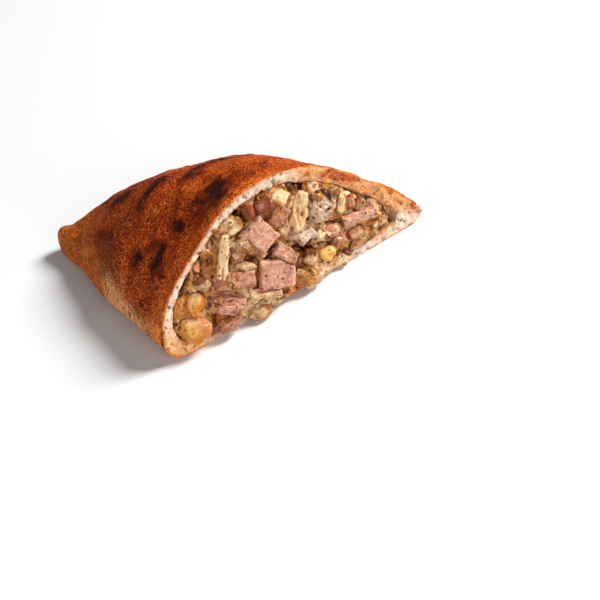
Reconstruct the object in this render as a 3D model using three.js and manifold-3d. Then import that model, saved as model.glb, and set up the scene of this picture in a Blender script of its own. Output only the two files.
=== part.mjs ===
// One half of a baked calzone, cut across and lying on its flat bottom: a folded disc of bread
// dough round a filling of diced ham, mushrooms and melted cheese.
//
// Millimetres, +Z up, table at z = 0. Inside the loaf group the cut is the plane y = 0 and looks
// along -Y, the fold of the dough is at -X, the sealed rim at +X, and the pointed corner, where
// fold and rim meet, lies towards +Y. The exported group centres the half over its origin.

import * as THREE from "three";
import { mergeVertices } from "three/addons/utils/BufferGeometryUtils.js";
import Module from "manifold-3d";

const wasm = await Module();
wasm.setup();

const { lerp, smoothstep, clamp, degToRad } = THREE.MathUtils;

// ---- Driving dimensions -------------------------------------------------------------------

const CUT_WIDTH = 153; // fold to sealed rim, along the cut
const CUT_HEIGHT = 68; // dome height at the cut
const CUT_LEAN = 5; // how far the foot of the cut runs forward of its top
const CUT_OFFSET = 38; // how far the cut lies from the middle of the fold
const RIM_RADIUS = Math.hypot(CUT_WIDTH, CUT_OFFSET); // of the half moon's curved rim
const HALF_LENGTH = 126; // cut to the tip of the corner
const NECK_HEIGHT = 17; // where the dome runs out into the blunt corner

const TOP_CRUST = 6; // wall of dough over the filling
const BOTTOM_CRUST = 5.5; // and under it
const FOLD_CRUST = 7.8; // at the fold
const SEALED_RIM = 15; // where both layers are pressed together
const GAP = 0.35; // clearance between touching pieces

const BULGE_DEPTH = 3.1; // how far the filling swells out of the cut
const BULGE_X = -10; // where it swells most
const BULGE_Z = 18;
const BULGE_HALF_WIDTH = 58; // how far from there it is flush with the cut
const BULGE_HALF_HEIGHT = 36;
const FILLING_SAG = 4; // how far it hangs down in front of the bottom crust
const CORE_CEILING = 2.5; // gap under the top crust
const HOLLOW_STEP = 4.35; // the step of the outline at which the filling ends

const LOOP_POINTS = 48; // round each section of the dough
const LOOP_SECTIONS = 26; // from the cut to the corner
const INNER_POINTS = 34; // round each section of the hollow
const INNER_SECTIONS = 9; // from the cut to the end of the hollow
const FRONT_CELL = 6.2; // mesh size of the filling's front
const FUSED_BITS = 30; // small bits fused to it
const OUTLINE_POINTS = 12; // round a flat piece
const SOFT_EDGE = 0.8; // rounding of a flat piece's edges
const LUMP_SWELL = 0.12; // unevenness of a lump, as a share of its radius
const FACE_UP = 20; // degrees by which the pieces face up out of the cut
const FACE_LEFT = 10; // and towards the fold

const FRONT_ROOM = 30; // clear space in front of the cut, more than any piece reaches out
const DEEP = 200; // longer than the half
const foldX = -CUT_WIDTH / 2;

// ---- Plan of the half moon ----------------------------------------------------------------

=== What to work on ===
Repeat the data exactly. Leave nothing out.

=== Expected answer ===
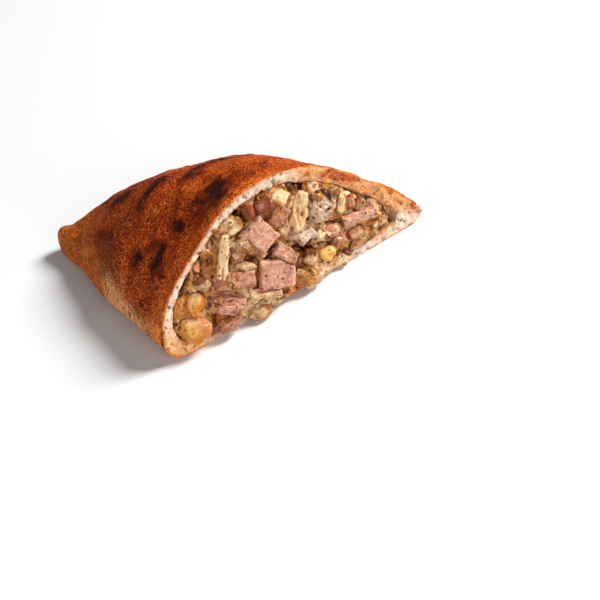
Reconstruct the object in this render as a 3D model using three.js and manifold-3d. Then import that model, saved as model.glb, and set up the scene of this picture in a Blender script of its own. Output only the two files.
=== part.mjs ===
// One half of a baked calzone, cut across and lying on its flat bottom: a folded disc of bread
// dough round a filling of diced ham, mushrooms and melted cheese.
//
// Millimetres, +Z up, table at z = 0. Inside the loaf group the cut is the plane y = 0 and looks
// along -Y, the fold of the dough is at -X, the sealed rim at +X, and the pointed corner, where
// fold and rim meet, lies towards +Y. The exported group centres the half over its origin.

import * as THREE from "three";
import { mergeVertices } from "three/addons/utils/BufferGeometryUtils.js";
import Module from "manifold-3d";

const wasm = await Module();
wasm.setup();

const { lerp, smoothstep, clamp, degToRad } = THREE.MathUtils;

// ---- Driving dimensions -------------------------------------------------------------------

const CUT_WIDTH = 153; // fold to sealed rim, along the cut
const CUT_HEIGHT = 68; // dome height at the cut
const CUT_LEAN = 5; // how far the foot of the cut runs forward of its top
const CUT_OFFSET = 38; // how far the cut lies from the middle of the fold
const RIM_RADIUS = Math.hypot(CUT_WIDTH, CUT_OFFSET); // of the half moon's curved rim
const HALF_LENGTH = 126; // cut to the tip of the corner
const NECK_HEIGHT = 17; // where the dome runs out into the blunt corner

const TOP_CRUST = 6; // wall of dough over the filling
const BOTTOM_CRUST = 5.5; // and under it
const FOLD_CRUST = 7.8; // at the fold
const SEALED_RIM = 15; // where both layers are pressed together
const GAP = 0.35; // clearance between touching pieces

const BULGE_DEPTH = 3.1; // how far the filling swells out of the cut
const BULGE_X = -10; // where it swells most
const BULGE_Z = 18;
const BULGE_HALF_WIDTH = 58; // how far from there it is flush with the cut
const BULGE_HALF_HEIGHT = 36;
const FILLING_SAG = 4; // how far it hangs down in front of the bottom crust
const CORE_CEILING = 2.5; // gap under the top crust
const HOLLOW_STEP = 4.35; // the step of the outline at which the filling ends

const LOOP_POINTS = 48; // round each section of the dough
const LOOP_SECTIONS = 26; // from the cut to the corner
const INNER_POINTS = 34; // round each section of the hollow
const INNER_SECTIONS = 9; // from the cut to the end of the hollow
const FRONT_CELL = 6.2; // mesh size of the filling's front
const FUSED_BITS = 30; // small bits fused to it
const OUTLINE_POINTS = 12; // round a flat piece
const SOFT_EDGE = 0.8; // rounding of a flat piece's edges
const LUMP_SWELL = 0.12; // unevenness of a lump, as a share of its radius
const FACE_UP = 20; // degrees by which the pieces face up out of the cut
const FACE_LEFT = 10; // and towards the fold

const FRONT_ROOM = 30; // clear space in front of the cut, more than any piece reaches out
const DEEP = 200; // longer than the half
const foldX = -CUT_WIDTH / 2;

// ---- Plan of the half moon ----------------------------------------------------------------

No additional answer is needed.